Wednesday 16 October 2019

Brand new experience for visitors

Bishop Denis Brennan blessing the centre on Friday. Behind him is Archdeacon Chris Long.
Bishop Denis Brennan blessing the centre on Friday. Behind him is Archdeacon Chris Long.

David Medcalf

'A brand new visitor experience' was launched amid speeches and songs as the refurbished national 1798 Rebellion Centre was opened in Enniscorthy on Friday.

Manager Jacqui Hynes and her staff are bidding to treble the number of tourists coming to the centre at Arnold's Cross to enjoy the €178,000 re-fit for the centre. Ms Hynes put out an appeal for tour groups, across the range from school parties to retirement groups, to put the '98 Centre on their must-visit list – not least because the freshly cooked scones are the best in the South East.

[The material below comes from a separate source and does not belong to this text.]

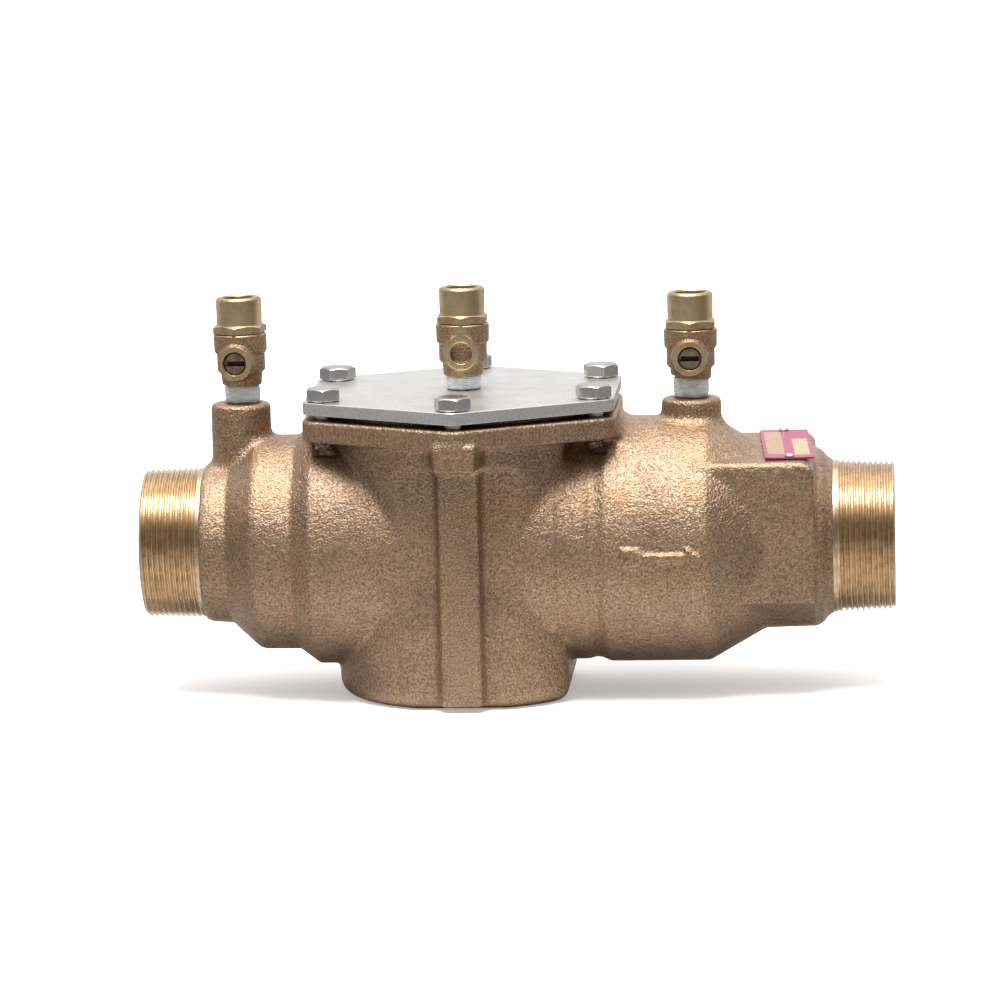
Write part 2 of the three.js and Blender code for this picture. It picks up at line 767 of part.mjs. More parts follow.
function addCheckModule(parent, label, x) {
  const module = new THREE.Group();
  module.position.set(x, 0, 0);
  parent.add(module);
  const add = (name, solid, material) => addPiece(module, `${label}_check_${name}`, solid, material);
  add('seat_ring', seatRing(), engineeringPlastic());
  add('seat_o_ring', ringAboutX(4.6, MODULE_RADIUS - 1.1, 1.05), rubber());
  add('cage', moduleCage(), engineeringPlastic());
  add('disc_holder', discHolder(), engineeringPlastic());
  add('rubber_disc', rubberDisc(), rubber());
  add('disc_retainer', discRetainer(), stainless());
  add('disc_screw', discScrew(), stainless());
  add('spring', closingSpring(), springSteel());
}

// Saddle, open at the top, that keeps the two modules apart.
function moduleSpacer() {
  const from = FIRST_MODULE_X + CAGE_LENGTH + SEAT_GAP;
  const to = SECOND_MODULE_X - SEAT_GAP;
  const whole = turnedAboutX(tube(from, to, 31, 35), CHANNEL);
  return whole.subtract(box(from - 1, to + 1, -40, 40, 8, 40));
}

// ---------------------------------------------------------------- nameplate

const PLATE_WIDTH = 19.6;
const PLATE_DEPTH = 62;
const PLATE_THICKNESS = 0.7;
const PLATE_X = 109;
const RIVET_Y = PLATE_DEPTH / 2 - 2.2;

function addNameplate(parent) {
  const seat = new THREE.Group();
  seat.position.set(PLATE_X, 0, WRENCH_MEAN_TOP + GAP);
  seat.rotation.set(WRENCH_SLOPE, 0, THREE.MathUtils.degToRad(3.2));
  parent.add(seat);
  const [halfWidth, halfDepth] = [PLATE_WIDTH / 2, PLATE_DEPTH / 2];
  let plate = box(-halfWidth, halfWidth, -halfDepth, halfDepth, 0, PLATE_THICKNESS);
  const rivet = turnedAboutZ(
    [
      [PLATE_THICKNESS + 0.1, 0],
      [PLATE_THICKNESS + 0.1, 2],
      [PLATE_THICKNESS + 0.8, 1.7],
      [PLATE_THICKNESS + 1.3, 0.8],
      [PLATE_THICKNESS + 1.4, 0],
    ],
    12,
  ).add(rodZ(0.1, PLATE_THICKNESS + 0.2, 1, 12));
  for (const [name, y] of [['front', -RIVET_Y], ['back', RIVET_Y]]) {
    plate = plate.subtract(rodZ(-1, 2, 1.3, 12).translate([0, y, 0]));
    addPiece(seat, `nameplate_rivet_${name}`, rivet.translate([0, y, 0]), aluminium());
  }
  addPiece(seat, 'nameplate', plate, plateRed());
}

// ---------------------------------------------------------------- assembly

const preventer = new THREE.Group();
const line = new THREE.Group(); // everything below is placed from the bore axis
line.position.set(0, 0, AXIS_HEIGHT);
preventer.add(line);

addPiece(line, 'body_casting', bodyCasting(), castBronze());
addPiece(line, 'cover_plate', coverPlate(), stainless());
addPiece(line, 'cover_o_ring', coverSeal(), rubber());

boltPlaces().forEach(({ x, y }, index) => {
  const bolt = addPiece(line, `cover_bolt_${index + 1}`, coverBolt(), stainless());
  bolt.position.set(x, y, COVER_TOP + SEAT_GAP);
  bolt.rotation.z = THREE.MathUtils.degToRad(BOLT_TURNS[index]);
});

addTestCock(line, 'inlet', {
  x: INLET_COCK_X,
  footZ: BOSS_TOP + 7.1,
  exposed: 7.1,
  engaged: 8.5,
  turn: -7,
  lean: -1,
});
addTestCock(line, 'middle', {
  x: CENTRE_X,
  footZ: COVER_TOP + 5.7,
  exposed: 5.7,
  engaged: 6,
  turn: 180,
  lean: 0,
});
addTestCock(line, 'outlet', {
  x: OUTLET_COCK_X,
  footZ: BOSS_TOP + 6.8,
  exposed: 6.8,
  engaged: 8.5,
  turn: 0,
  lean: 0,
});

addCheckModule(line, 'first', FIRST_MODULE_X);
addCheckModule(line, 'second', SECOND_MODULE_X);
addPiece(line, 'module_spacer', moduleSpacer(), engineeringPlastic());
addNameplate(line);

export default preventer;
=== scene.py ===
import math

import bmesh
import bpy
import numpy as np
import openvdb
from mathutils import Euler, Matrix, Vector


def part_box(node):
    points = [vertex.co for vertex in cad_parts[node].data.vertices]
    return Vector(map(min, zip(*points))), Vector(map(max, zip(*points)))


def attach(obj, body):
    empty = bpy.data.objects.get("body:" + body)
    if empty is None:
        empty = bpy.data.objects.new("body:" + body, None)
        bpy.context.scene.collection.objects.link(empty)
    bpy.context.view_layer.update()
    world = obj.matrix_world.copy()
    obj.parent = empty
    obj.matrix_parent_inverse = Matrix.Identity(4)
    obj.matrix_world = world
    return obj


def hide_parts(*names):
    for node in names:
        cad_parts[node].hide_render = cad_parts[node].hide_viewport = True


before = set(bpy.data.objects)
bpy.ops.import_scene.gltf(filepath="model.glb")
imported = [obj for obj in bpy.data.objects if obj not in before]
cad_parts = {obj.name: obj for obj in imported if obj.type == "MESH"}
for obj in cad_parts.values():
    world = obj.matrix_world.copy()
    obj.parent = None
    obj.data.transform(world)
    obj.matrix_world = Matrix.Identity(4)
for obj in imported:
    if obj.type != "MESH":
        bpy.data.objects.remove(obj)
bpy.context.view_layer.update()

# Lengths in this file are millimetres, counted from the bore axis below the middle of the valve,
# with +X along the flow and +Z up, until a mesh is made, which puts them into the frame's metres.

MM = 0.001


def node_box(name):
    low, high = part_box(name)
    return [v / MM for v in low], [v / MM for v in high]


def node_middle(name):
    low, high = node_box(name)
    return [(a + b) / 2 for a, b in zip(low, high)]


# ------------------------------------------------------------------ places read from the frame

AXIS_HEIGHT = node_middle("first_check_seat_ring")[2]
CASTING_LOW, CASTING_HIGH = node_box("body_casting")
COVER_LOW, COVER_HIGH = node_box("cover_plate")
END_X = CASTING_HIGH[0]
BASE_Z = CASTING_LOW[2] - AXIS_HEIGHT
CENTRE_X = (COVER_LOW[0] + COVER_HIGH[0]) / 2
COVER_BOTTOM = COVER_LOW[2] - AXIS_HEIGHT
COVER_TOP = COVER_HIGH[2] - AXIS_HEIGHT
COVER_APOTHEM = (COVER_HIGH[0] - COVER_LOW[0]) / 2

# ------------------------------------------------------------------ sizes shared by the pieces

THREAD_PITCH = 25.4 / 11.5
THREAD_DEPTH = 1.35
THREAD_LENGTH = 25
PORT_RADIUS = 25.5
BARREL_RADIUS = 49.7
NECK_RADIUS = 48.9
COLLAR_RADIUS = 32.8
SHOULDER_RADIUS = 43.75
CHAMBER_RADIUS = 42.8
WELL_RADIUS = 46
BODY_TOP_RADIUS = 55.4
BODY_BASE_RADIUS = 52.6
BODY_FLAT_Y = 49
BODY_RIGHT_X = 20.8
LEDGE_Z = 36
FLANGE_BOTTOM = 46
FLANGE_TOP = 54.7
FLANGE_APOTHEM = 63
LAND_RADIUS = 57
LAND_TOP = COVER_BOTTOM - 0.2
OPENING_RADIUS = 42.5
BOLT_CIRCLE = 62.6
BOLT_RADIUS = 3.9
BOLT_TURNS = (-12, -26, 10, 20, -17, -15)
BOSS_TOP = 57.6
TAPPED_OFF_CENTRE = 0.8
BOSS_RADIUS = 12.1
WRENCH_FLAT_Y = 37
WRENCH_END_X = 120.5
WRENCH_SLOPE = math.radians(2.1)
WRENCH_MEAN_TOP = 37.1
WRENCH_ROUND = 6

# Cell sizes of the rounded castings, and the most triangles that each of them keeps.
CASTING_STEP = 0.8
COCK_STEP = 0.34
CASTING_TRIANGLES = 190000
COCK_TRIANGLES = 26000

# ------------------------------------------------------------------ meshes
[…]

The spectacular refurbishment, using the latest video technology from local firm MMID, was paid for by Wexford Local Development with the backing of Enniscorthy Town Council and Wexford County Council, in the expectation that the investment will show a return in terms of paying customers.

Business consultant Tony Ennis, who advised on the project, confirmed that the target is to bring in 20,000 extra visitors a year to the centre. 'It has not fulfilled its potential in the last 15 years,' Tony Ennis accepted. 'The centre was fantastic when it opened in 1998 but you have to refurbish. You always have to keep re-inventing yourself because the market is always changing.' He pointed out that much of the technology used by MMID was simply not available to the original designers.

And he had a message for anyone thinking of coming to Enniscorthy: 'Sunny day or wet day, irrespective of the weather, you can still have a really good experience here for an hour or two.'

Friday's ceremony included an appearance by local ballad singers Paddy Berry, Phil Berry, John Ennis and Niall Wall, all in fine voice. Speeches were made by town council cathaoirleach Keith Doyle, county council chairwoman Kathleen Codd Nolan, Wexford Local Development chairman Pat Rath and Cllr Seán Óg Doyle.

'The new tour tells the story of the 1798 rebellion in a whole new light and visitors young and not so young will enjoy the experience,' reckoned Seán Óg Doyle, in his role as chairman of the centre's board of directors. He felt that the changes have made the centre more visitor friendly and he described the new audio-visual presentation of the battle of Vinegar Hill as spectacular.

Prayers for unity among Irish people were led by Bishop Denis Brennan, Archdeacon Chris Long, and, representing the Presbyterian community, Rev Michael Anderson. The bishop commented that the fateful weeks of rebellion in the summer of 1798 – when around 20,000 fatal Wexford casualties occurred – continue to influence those who live in the county more than two centuries later.

'It is now over to us to make this fly – and it will,' said centre manager Jacqui Hynes confidently, looking forward to the centre having prime appeal among a network of tourist attractions being promoted across all of Wexford.